### Given problem
Begin with the first line of the listing and quote every line through the one containing "return colour"; give only those lines.

### Data lines
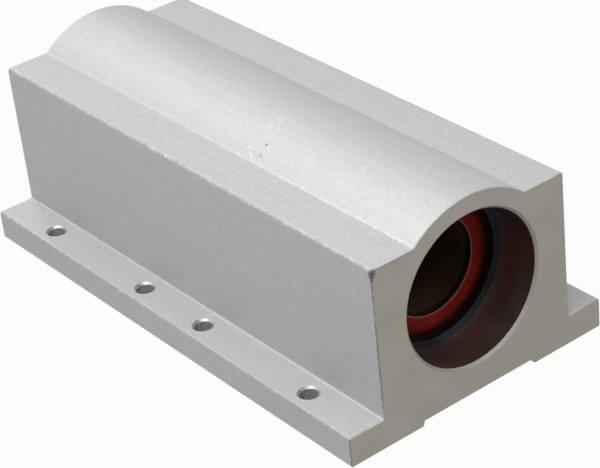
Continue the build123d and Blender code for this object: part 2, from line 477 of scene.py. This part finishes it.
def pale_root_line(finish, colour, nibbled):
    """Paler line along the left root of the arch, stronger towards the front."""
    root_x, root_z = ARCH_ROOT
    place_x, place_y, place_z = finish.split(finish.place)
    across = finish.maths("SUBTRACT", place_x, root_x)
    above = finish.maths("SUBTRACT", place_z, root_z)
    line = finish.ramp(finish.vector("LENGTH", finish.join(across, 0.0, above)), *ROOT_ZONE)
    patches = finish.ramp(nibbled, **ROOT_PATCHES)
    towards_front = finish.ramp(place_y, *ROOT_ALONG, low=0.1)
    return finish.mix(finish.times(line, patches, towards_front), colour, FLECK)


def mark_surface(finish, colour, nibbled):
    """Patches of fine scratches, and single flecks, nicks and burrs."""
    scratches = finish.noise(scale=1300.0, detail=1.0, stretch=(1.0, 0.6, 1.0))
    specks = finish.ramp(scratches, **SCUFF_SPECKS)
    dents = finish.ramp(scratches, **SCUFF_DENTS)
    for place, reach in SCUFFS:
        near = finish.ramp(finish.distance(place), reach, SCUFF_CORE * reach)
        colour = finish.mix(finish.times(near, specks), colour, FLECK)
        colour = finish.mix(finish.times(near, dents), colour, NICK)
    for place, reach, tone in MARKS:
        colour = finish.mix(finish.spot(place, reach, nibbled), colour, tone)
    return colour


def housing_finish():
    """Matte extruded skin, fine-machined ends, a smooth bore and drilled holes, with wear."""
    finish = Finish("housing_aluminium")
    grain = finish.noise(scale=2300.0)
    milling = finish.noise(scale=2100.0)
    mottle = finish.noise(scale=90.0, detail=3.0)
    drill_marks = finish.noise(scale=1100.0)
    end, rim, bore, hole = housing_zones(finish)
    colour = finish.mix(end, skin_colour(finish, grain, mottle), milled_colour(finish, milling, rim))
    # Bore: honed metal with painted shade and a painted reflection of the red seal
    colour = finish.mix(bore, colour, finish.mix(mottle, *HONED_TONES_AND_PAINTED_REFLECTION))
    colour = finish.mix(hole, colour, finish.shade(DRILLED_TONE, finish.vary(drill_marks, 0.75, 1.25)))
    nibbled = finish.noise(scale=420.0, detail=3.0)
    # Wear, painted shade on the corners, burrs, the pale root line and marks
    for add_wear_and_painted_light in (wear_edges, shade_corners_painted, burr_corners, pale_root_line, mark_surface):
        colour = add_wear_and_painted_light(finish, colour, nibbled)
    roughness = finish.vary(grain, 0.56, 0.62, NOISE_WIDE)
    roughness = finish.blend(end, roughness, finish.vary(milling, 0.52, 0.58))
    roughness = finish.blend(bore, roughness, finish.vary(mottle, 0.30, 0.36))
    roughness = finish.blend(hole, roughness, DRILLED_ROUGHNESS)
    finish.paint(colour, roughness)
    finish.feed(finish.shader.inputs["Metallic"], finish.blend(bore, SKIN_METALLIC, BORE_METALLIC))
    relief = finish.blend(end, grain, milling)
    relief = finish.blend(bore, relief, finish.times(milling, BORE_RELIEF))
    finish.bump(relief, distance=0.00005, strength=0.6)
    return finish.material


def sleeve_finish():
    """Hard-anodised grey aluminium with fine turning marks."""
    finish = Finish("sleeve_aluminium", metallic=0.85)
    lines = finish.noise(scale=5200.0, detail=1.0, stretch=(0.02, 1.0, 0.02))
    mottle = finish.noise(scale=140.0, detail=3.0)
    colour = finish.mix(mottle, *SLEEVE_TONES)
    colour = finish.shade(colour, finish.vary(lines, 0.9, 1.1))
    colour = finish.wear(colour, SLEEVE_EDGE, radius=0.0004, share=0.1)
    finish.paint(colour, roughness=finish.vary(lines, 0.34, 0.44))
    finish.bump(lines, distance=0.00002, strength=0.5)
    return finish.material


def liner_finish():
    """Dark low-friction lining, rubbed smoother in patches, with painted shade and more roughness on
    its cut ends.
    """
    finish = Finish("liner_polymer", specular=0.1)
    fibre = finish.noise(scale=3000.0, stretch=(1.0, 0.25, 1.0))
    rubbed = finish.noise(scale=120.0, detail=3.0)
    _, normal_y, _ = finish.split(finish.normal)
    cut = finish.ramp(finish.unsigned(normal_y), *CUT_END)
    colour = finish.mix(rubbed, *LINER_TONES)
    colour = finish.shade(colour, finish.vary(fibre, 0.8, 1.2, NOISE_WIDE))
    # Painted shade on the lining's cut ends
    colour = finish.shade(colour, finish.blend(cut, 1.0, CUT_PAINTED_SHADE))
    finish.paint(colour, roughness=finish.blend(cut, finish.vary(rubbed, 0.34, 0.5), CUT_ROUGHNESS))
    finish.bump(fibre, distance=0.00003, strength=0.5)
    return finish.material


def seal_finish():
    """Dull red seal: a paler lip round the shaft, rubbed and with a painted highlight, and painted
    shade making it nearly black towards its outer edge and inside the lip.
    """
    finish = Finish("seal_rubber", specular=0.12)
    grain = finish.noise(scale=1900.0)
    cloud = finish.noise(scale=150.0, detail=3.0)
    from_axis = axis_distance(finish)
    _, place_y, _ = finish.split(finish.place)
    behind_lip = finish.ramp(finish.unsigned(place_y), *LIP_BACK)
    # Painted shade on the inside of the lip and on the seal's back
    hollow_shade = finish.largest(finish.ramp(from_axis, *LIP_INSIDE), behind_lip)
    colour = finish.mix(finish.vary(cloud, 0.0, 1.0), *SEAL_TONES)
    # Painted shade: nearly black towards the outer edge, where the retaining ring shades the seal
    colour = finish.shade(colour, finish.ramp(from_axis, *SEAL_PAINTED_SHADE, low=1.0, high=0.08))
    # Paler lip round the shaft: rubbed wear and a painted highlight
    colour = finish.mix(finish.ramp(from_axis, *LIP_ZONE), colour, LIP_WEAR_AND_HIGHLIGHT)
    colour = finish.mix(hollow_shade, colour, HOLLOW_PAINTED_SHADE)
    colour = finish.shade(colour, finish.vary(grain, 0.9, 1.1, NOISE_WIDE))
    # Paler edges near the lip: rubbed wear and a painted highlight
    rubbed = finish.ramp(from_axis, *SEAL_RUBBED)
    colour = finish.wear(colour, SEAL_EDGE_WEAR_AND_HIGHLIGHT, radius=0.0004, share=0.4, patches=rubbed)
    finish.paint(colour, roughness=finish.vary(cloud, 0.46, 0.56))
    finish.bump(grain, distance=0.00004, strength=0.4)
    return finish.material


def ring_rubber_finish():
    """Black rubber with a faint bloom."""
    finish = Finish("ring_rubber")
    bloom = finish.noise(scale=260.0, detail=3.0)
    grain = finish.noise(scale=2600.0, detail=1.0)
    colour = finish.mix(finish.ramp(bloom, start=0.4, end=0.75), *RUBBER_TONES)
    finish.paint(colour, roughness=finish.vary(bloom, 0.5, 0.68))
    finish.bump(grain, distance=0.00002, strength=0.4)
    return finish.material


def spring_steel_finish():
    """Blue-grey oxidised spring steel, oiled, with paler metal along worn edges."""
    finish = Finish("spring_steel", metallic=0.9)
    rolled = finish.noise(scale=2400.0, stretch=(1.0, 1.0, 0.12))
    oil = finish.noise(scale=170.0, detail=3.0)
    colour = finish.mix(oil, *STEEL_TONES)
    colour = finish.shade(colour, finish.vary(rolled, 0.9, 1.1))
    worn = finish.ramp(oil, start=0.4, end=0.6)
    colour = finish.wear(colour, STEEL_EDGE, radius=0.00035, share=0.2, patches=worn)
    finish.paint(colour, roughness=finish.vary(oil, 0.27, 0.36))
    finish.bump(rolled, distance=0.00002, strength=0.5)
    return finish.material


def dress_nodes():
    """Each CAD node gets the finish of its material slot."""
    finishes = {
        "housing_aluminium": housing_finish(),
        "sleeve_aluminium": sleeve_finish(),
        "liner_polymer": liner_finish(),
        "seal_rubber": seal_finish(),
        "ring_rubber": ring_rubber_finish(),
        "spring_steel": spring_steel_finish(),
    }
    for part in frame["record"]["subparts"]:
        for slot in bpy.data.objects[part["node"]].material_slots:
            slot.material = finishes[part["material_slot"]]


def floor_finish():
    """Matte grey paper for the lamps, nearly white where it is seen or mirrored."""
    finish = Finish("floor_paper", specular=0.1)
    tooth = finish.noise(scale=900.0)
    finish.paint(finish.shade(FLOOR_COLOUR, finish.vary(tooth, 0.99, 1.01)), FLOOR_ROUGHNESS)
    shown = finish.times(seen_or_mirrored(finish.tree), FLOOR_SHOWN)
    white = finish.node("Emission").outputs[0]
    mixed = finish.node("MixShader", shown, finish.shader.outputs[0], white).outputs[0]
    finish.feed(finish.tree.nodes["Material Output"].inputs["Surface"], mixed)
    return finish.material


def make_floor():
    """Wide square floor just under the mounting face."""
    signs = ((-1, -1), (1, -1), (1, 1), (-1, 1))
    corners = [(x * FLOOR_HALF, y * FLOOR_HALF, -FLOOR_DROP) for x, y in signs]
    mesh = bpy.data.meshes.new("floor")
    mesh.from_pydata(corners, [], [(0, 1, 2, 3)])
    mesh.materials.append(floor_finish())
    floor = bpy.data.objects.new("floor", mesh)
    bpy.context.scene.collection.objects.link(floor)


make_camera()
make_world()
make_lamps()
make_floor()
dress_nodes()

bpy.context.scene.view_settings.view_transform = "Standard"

### Task answer
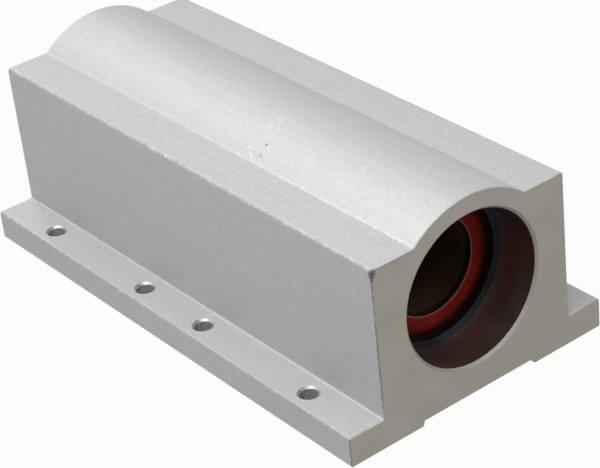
Continue the build123d and Blender code for this object: part 2, from line 477 of scene.py. This part finishes it.
def pale_root_line(finish, colour, nibbled):
    """Paler line along the left root of the arch, stronger towards the front."""
    root_x, root_z = ARCH_ROOT
    place_x, place_y, place_z = finish.split(finish.place)
    across = finish.maths("SUBTRACT", place_x, root_x)
    above = finish.maths("SUBTRACT", place_z, root_z)
    line = finish.ramp(finish.vector("LENGTH", finish.join(across, 0.0, above)), *ROOT_ZONE)
    patches = finish.ramp(nibbled, **ROOT_PATCHES)
    towards_front = finish.ramp(place_y, *ROOT_ALONG, low=0.1)
    return finish.mix(finish.times(line, patches, towards_front), colour, FLECK)


def mark_surface(finish, colour, nibbled):
    """Patches of fine scratches, and single flecks, nicks and burrs."""
    scratches = finish.noise(scale=1300.0, detail=1.0, stretch=(1.0, 0.6, 1.0))
    specks = finish.ramp(scratches, **SCUFF_SPECKS)
    dents = finish.ramp(scratches, **SCUFF_DENTS)
    for place, reach in SCUFFS:
        near = finish.ramp(finish.distance(place), reach, SCUFF_CORE * reach)
        colour = finish.mix(finish.times(near, specks), colour, FLECK)
        colour = finish.mix(finish.times(near, dents), colour, NICK)
    for place, reach, tone in MARKS:
        colour = finish.mix(finish.spot(place, reach, nibbled), colour, tone)
    return colour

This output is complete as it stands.